Notice Jesus’ response to His disciples’ plea: He rebukes the wind and says to the sea, “Quiet! Be still!” (Mark 4:39). Immediately, the wind ceases, and there is a great calm. Jesus then questions His disciples, “Why are you terrified? Do you not yet have faith?” (Mark 4:40). Here, we see that faith is not simply about believing in God’s existence or His power to perform miracles. Faith is about trusting in God’s providential care even amidst the storms of life. It is about surrendering ourselves completely to His will, confident that He is with us always, guiding and protecting us. And also, in recognizing the limited perspective that we have as temporal, human beings.

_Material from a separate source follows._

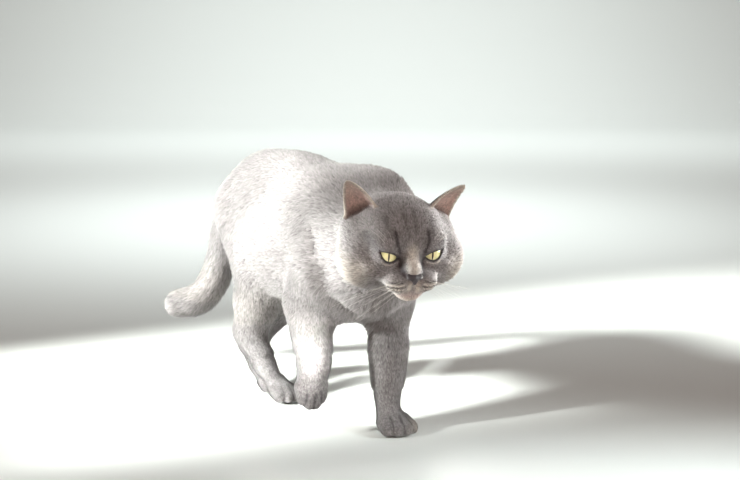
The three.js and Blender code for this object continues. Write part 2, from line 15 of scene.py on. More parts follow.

When Jesus rebukes the wind, the disciples immediately forget the fear that they had experienced only moments before. Suddenly their minds are hyper-focused on the greater reality of the presence of God in their midst. The miracle is not only to calm the storm of the weather, but to calm the storm of fear in the minds of his disciples – the storm which clouded their vision and distracted them from taking rest in his presence.

When faced with trials, our immediate instinct may be to focus solely on our immediate needs—safety, relief, answers. But today’s readings invite us to take a step back and reflect. They remind us to look back on past storms in our lives and remember how God has brought us through them. Each storm we weathered became a testament to God’s faithfulness and love, and we learnt to grow in virtue.

We are also encouraged to seek out Jesus in the midst of our storms. Where do we find His quiet abiding presence? Sometimes, amidst the chaos of life, His presence may seem silent or distant. Yet, He assures us that He is always near. He is present in the sacraments, where His grace strengthens and sustains us. He is present in the Scriptures, where His Word speaks directly to our hearts, offering comfort and guidance. He is present in the quiet moments of contemplation and prayer, where we can rest in His love and find peace in His presence.